Foto: Leonardo Mainé
—Ya que hablaste de ayudar. Durante la pandemia hiciste una olla popular y regalabas libros. Ahora muchos tenemos la impresión de que la emergencia sanitaria fue hace una vida y nos cuestionamos si aprendimos algo de todo aquello. A ti, ¿qué lección o enseñanza te dejó aquella movida?
—Yo diría que tres cosas. La primera, lo de García Lorca, ‘un pan, un libro’. La segunda, es la certeza de que por más complicado que sea el contexto social y el contexto personal, uno siempre puede ayudar y es importante que tengas claro que tenés que hacerlo, que entiendas qué vivís en una comunidad. Y la tercera es que el ser librero tiene una connotación que habitualmente puede terminar en un individualismo de ‘yo que sí leo literatura gótica y el resto de los comunes mortales no’. O sea, en un estúpido y patético elitismo. Cuando en realidad trabajar en una librería permite no olvidarte que sos parte de una cadena y que todos los eslabones son necesarios. No podés perder a ningún individuo en la sociedad.
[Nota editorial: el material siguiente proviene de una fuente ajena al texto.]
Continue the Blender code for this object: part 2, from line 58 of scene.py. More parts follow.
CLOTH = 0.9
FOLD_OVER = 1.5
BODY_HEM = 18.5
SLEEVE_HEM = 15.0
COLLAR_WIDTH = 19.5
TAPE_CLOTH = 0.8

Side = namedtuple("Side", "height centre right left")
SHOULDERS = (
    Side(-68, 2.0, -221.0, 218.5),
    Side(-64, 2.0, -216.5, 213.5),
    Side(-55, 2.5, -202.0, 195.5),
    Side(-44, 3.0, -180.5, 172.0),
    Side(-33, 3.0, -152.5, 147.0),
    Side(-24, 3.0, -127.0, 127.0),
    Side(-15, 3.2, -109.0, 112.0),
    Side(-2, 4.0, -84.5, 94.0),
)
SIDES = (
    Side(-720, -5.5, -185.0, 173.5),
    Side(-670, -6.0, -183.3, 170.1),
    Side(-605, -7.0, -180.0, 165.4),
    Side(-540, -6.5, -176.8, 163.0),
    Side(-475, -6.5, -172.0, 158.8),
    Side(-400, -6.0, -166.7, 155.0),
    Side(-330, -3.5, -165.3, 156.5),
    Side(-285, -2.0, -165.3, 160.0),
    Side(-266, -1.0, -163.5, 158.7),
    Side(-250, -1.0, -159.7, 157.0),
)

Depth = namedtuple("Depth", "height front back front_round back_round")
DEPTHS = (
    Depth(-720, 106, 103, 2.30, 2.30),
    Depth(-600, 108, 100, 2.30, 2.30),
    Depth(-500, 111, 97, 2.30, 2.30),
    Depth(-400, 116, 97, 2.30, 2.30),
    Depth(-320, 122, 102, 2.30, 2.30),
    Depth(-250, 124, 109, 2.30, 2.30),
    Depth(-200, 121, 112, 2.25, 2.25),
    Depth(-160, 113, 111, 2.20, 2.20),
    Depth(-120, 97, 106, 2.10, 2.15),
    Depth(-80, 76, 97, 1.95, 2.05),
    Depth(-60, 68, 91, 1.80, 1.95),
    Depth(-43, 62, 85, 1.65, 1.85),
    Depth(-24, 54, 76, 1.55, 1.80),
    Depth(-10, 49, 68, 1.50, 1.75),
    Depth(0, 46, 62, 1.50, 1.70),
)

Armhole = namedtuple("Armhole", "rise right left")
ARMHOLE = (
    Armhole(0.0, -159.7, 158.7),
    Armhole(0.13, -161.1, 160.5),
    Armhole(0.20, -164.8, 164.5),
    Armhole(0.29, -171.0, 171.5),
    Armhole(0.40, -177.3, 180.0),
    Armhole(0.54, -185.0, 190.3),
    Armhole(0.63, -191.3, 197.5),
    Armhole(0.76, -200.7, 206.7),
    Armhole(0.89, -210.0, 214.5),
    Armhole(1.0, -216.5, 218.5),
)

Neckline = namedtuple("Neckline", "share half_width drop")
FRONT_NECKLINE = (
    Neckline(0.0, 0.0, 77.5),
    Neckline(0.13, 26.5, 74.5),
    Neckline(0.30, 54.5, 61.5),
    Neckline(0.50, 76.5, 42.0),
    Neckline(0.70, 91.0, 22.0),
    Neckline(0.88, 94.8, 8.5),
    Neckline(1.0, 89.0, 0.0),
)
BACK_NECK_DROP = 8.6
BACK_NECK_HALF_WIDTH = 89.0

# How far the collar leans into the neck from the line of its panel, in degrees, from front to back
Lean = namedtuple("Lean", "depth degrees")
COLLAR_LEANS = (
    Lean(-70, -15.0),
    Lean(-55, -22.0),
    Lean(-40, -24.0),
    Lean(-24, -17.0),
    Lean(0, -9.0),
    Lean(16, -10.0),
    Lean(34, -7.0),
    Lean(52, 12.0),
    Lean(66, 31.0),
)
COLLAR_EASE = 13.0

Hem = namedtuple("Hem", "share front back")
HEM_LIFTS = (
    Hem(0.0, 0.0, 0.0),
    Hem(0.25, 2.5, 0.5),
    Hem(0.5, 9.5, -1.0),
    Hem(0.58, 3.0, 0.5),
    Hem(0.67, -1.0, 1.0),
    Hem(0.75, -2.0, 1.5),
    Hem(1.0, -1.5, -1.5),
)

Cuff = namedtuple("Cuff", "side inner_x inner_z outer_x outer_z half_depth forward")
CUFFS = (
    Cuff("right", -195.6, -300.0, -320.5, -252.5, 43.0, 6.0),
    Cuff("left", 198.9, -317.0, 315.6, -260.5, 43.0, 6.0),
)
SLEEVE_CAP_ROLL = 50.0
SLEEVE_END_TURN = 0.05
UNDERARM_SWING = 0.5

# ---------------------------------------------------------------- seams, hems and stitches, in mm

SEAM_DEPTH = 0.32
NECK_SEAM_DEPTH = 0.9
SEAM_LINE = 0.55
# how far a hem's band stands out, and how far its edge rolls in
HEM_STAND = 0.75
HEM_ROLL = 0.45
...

—En una entrevista de aquel momento contaste que una persona en situación de calle, al ser cuestionada de por qué leía contestó que aquel era “su momento de dignidad”. Me quedó marcada aquella frase…
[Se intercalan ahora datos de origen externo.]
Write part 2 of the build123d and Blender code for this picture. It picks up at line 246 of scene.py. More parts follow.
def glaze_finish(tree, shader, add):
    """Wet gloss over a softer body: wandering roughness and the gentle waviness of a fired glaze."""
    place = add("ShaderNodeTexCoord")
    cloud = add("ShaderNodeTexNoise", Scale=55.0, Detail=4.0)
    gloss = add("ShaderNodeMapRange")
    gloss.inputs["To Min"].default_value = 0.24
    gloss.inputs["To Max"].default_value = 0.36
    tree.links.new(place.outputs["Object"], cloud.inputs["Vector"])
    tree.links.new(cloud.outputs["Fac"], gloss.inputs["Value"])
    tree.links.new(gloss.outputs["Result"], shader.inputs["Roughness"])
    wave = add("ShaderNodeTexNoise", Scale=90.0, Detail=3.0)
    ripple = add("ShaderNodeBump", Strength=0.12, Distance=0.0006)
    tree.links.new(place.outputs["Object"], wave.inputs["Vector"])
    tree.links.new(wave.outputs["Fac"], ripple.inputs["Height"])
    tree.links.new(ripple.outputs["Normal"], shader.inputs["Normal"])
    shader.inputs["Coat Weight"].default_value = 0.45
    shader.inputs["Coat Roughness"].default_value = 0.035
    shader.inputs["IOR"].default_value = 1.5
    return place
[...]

Sí, Miguel. Todas mis teorizaciones sobre para qué es un libro, las eclipsó una sola persona en situación de calle. Eso es una gran enseñanza moral. Él logró una definición que a mí nunca me hubiese ocurrido. Le da un momento de dignidad. Ya está. En la aporafobia reinante una persona en situación de calle no es considerada sujeto de derecho, de pensamiento, de nada. Y esa persona había vislumbrado algo que la mayoría de los comunes mortales que duermen cómodos no lo ven. Yo estudié sociología y ciencia política, me encantó, pero esa persona me enseñó mucho más que unos cuantos docentes.